What is so special about cross-directory rename of a directory?
This is a short note to detail the issues that are raised by the filesystem operation of renaming a directory from its parent directory to some other directory.
Background
A filesystem typically allows a nested collection directories: the root directory contains subdirectories, which in turn contain subdirectories, and so on.
The on-disk state of the filesystem will typically lag the in-memory state. Indeed, more advanced filesystems may even permit the on-disk state to diverge from the in-memory state, so that the on-disk state may not represent any state that occurred in-memory.
For example, we create a file "foo.txt" then a file "bar.txt". It is quite possible that a filesystem that then crashed might restart in a state where the file "bar.txt" exists, but "foo.txt" does not, even though this state was never seen in-memory.

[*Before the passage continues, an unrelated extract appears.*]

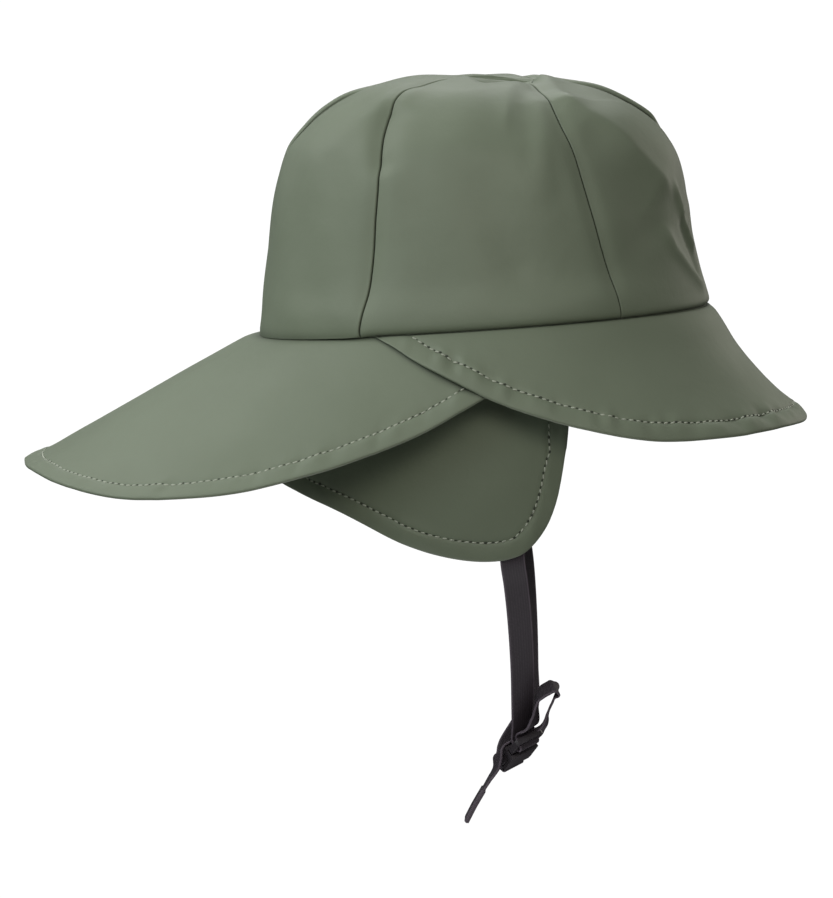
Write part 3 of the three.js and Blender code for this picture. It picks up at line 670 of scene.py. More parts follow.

Implementations of filesystems would like to treat every file and every directory as independent objects. Then operations on each object can be reordered before being made persistent. If we want maximum performance, we allow arbitrary reorderings of operations between independent objects. Even for a particular object, we might allow significant reordering of operations: for example, the two operations of adding an entry "foo.txt" to a directory, then adding "bar.txt", might be reordered. The more reordering we allow, the looser the specification, and the faster the possible implementations.
Cross-directory rename of a directory introduces performance problems
This all seems fine. Except that the operation of renaming a directory "d" from a source directory src to a different destination directory dst introduces some problems.
In order to perform this operation, the filesystem has to check that the directory d is not being renamed to a subdirectory of itself. This is a global check, which involves many filesystem objects.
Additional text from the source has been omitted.